Apollo Magazine (UK)
From the Archives Robert O’Byrne on art and television
Both during and since Britain’s recent general election, the culture of the BBC has been subject to much scrutiny, not least the state of its political impartiality. The word ‘culture’ can now be interpreted in any number of ways, but as a glance through past issues of Apollo makes clear, it used to mean only one thing: high art. The BBC’s cultural contributions used also to be very much at the upper end of the artistic spectrum, as a piece published here 70 years ago, in March 1950, demonstrates.
Television at the time was still a relatively new medium. Regular broadcasts had begun in the 1930s but by 1939 these reached no more than an estimated 20,000 households. The service was then suspended for the duration of the Second World War and recommenced only in 1946, with the BBC maintaining a monopoly until 1955, when Independent Television, or ITV, was launched.

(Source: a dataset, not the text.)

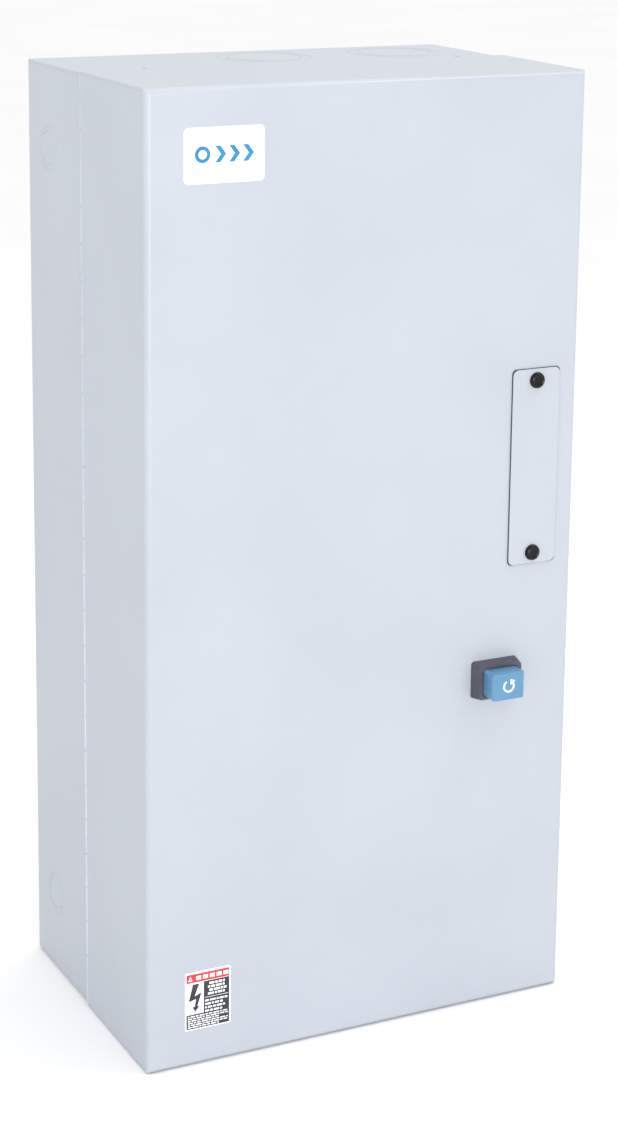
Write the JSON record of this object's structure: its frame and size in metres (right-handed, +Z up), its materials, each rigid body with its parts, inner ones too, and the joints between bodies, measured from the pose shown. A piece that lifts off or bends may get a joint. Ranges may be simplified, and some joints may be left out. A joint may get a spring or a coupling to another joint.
{
  "type": "magnetic motor starter",
  "caption": "Wall-mounted motor starter: tall painted steel box with a hinged wrap-around cover, side reset button, and a contactor with overload relay inside.",
  "frame": {"origin": "centre of the back face, where the enclosure meets the wall, midway between the four wall holes", "axes": "+X to the right seen from the front, +Y from the front of the cover towards the wall, +Z up"},
  "size_m": [0.3038, 0.223, 0.62],
  "materials": {
    "painted_steel": "baked enamel, light blue-grey",
    "zinc_plate": "zinc plated",
    "steel_laminations": "ground laminated steel",
    "black_phenolic": "moulded",
    "dark_moulding": "moulded",
    "bezel_plastic": "moulded",
    "fastener_plastic": "moulded",
    "blue_plastic": "moulded",
    "natural_nylon": "moulded",
    "coil_tape": "varnished tape",
    "copper_bar": "plain copper",
    "terminal_brass": "plated brass",
    "tinned_lug": "tin plated",
    "heater_body": "moulded phenolic",
    "red_plastic": "moulded",
    "label_film": "printed film",
    "wire_insulation": "extruded PVC",
    "green_screw": "green lacquer",
    "white_plastic": "moulded",
    "spring_steel": "drawn wire"
  },
  "bodies": {
    "enclosure": {"back_box": "painted_steel", "lip_frame": "painted_steel", "hinge_box_leaf": "painted_steel", "hinge_pin": "zinc_plate", "standoffs": "zinc_plate", "mounting_plate": "zinc_plate", "plate_screws": "zinc_plate", "ground_lug": "terminal_brass", "ground_screw": "green_screw", "contactor_base": "black_phenolic", "contactor_screws": "zinc_plate", "magnet_core": "steel_laminations", "coil_bobbin": "natural_nylon", "coil_winding": "coil_tape", "contactor_housing": "dark_moulding", "housing_screws": "zinc_plate", "line_contacts": "copper_bar", "load_contacts": "copper_bar", "line_lugs": "tinned_lug", "line_lug_screws": "zinc_plate", "coil_terminals": "terminal_brass", "coil_terminal_screws": "zinc_plate", "return_springs": "spring_steel", "aux_contact_block": "dark_moulding", "relay_base": "black_phenolic", "relay_cover": "dark_moulding", "relay_screws": "zinc_plate", "heater_packs": "heater_body", "heater_screws": "zinc_plate", "load_straps": "copper_bar", "load_lugs": "tinned_lug", "load_lug_screws": "zinc_plate", "relay_terminals": "terminal_brass", "relay_terminal_screws": "zinc_plate", "control_wires": "wire_insulation"},
    "cover": {"cover": "painted_steel", "hinge_cover_leaf": "painted_steel", "pilot_plate": "painted_steel", "plate_fasteners": "fastener_plastic", "front_label": "label_film", "hazard_label": "label_film", "wiring_label": "label_film", "reset_bezel": "bezel_plastic", "bezel_clip": "spring_steel", "reset_spring": "spring_steel", "cover_nuts": "zinc_plate"},
    "reset_button": {"reset_button": "blue_plastic", "reset_rod": "white_plastic"},
    "upper_cover_screw": {"cover_screw_upper": "zinc_plate"},
    "lower_cover_screw": {"cover_screw_lower": "zinc_plate"},
    "contact_carrier": {"armature": "steel_laminations", "crossbar": "red_plastic", "moving_contacts": "copper_bar", "contact_springs": "spring_steel"},
    "relay_plunger": {"relay_reset_plunger": "blue_plastic"},
    "test_button": {"test_button": "red_plastic"},
    "mode_selector": {"mode_selector": "white_plastic"},
    "current_dial": {"current_dial": "white_plastic"}
  },
  "joints": [
    {"name": "cover_hinge", "type": "hinge", "parent": "enclosure", "child": "cover", "pos_m": [-0.1482, -0.098, 0], "axis": [0, 0, -1], "range_deg": [0, 110]},
    {"name": "upper_screw_turn", "type": "hinge", "parent": "cover", "child": "upper_cover_screw", "pos_m": [0.15, -0.107, 0.2], "axis": [1, 0, 0], "continuous": true},
    {"name": "lower_screw_turn", "type": "hinge", "parent": "cover", "child": "lower_cover_screw", "pos_m": [0.15, -0.107, -0.2], "axis": [1, 0, 0], "continuous": true},
    {"name": "reset_press", "type": "slide", "parent": "cover", "child": "reset_button", "axis": [0, 1, 0], "range_m": [0, 0.006], "stiffness_N_per_m": 300, "springref_m": -0.006, "deforming": ["reset_spring"]},
    {"name": "relay_reset", "type": "slide", "parent": "enclosure", "child": "relay_plunger", "axis": [0, 1, 0], "range_m": [0, 0.006]},
    {"name": "contactor_close", "type": "slide", "parent": "enclosure", "child": "contact_carrier", "axis": [0, 1, 0], "range_m": [0, 0.008], "stiffness_N_per_m": 900, "springref_m": -0.006, "deforming": ["return_springs"]},
    {"name": "test_press", "type": "slide", "parent": "enclosure", "child": "test_button", "axis": [0, 1, 0], "range_m": [0, 0.003], "stiffness_N_per_m": 200, "springref_m": -0.004},
    {"name": "mode_turn", "type": "hinge", "parent": "enclosure", "child": "mode_selector", "pos_m": [0.048, -0.109, -0.0825], "axis": [0, -1, 0], "range_deg": [0, 90]},
    {"name": "current_turn", "type": "hinge", "parent": "enclosure", "child": "current_dial", "pos_m": [0.025, -0.109, -0.0825], "axis": [0, -1, 0], "range_deg": [-135, 135]}
  ],
  "couplings": [
    {"joint": "relay_reset", "follows": "reset_press", "ratio": 1}
  ]
}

As W. Sydney Robinson’s amusing book The Last Victorians (2014) makes clear, the attitudes of the BBC long remained those of its founding father, John Reith. Accordingly even in the 1950s, programmes continued to adopt a de haut en bas approach, the station’s primary function being to educate rather than entertain its audience. Only gradually did styles of presentation relax, but even so a strong pedagogic element remained: one of the BBC’s popular successes in the 1950s was Painting for Housewives, presented by Mervyn Levy (a series this publication did not deign to notice).
‘The New and the Old: Television Notes’ was written for Apollo by Bryan Bellamy Gardner, a balletomane who mainly contributed to The Dancing Times. From the start, Gardner’s tone was laudatory. ‘For collectors of antiques,’ he began, ‘seekers of knowledge and lovers of all things rare and beautiful, television is the newest – and possibly most valuable – means of seeing and hearing of the treasures of the world.’ He went on to discuss the various means by which the BBC opened viewers’ eyes to those treasures, thanks to broadcasts like the monthly Round the Galleries. ‘The way in which this is televised,’ he enthused, ‘is important because it does show how an informational programme can be made interesting not only to the artistically inclined observer, but also to the ordinary layman.’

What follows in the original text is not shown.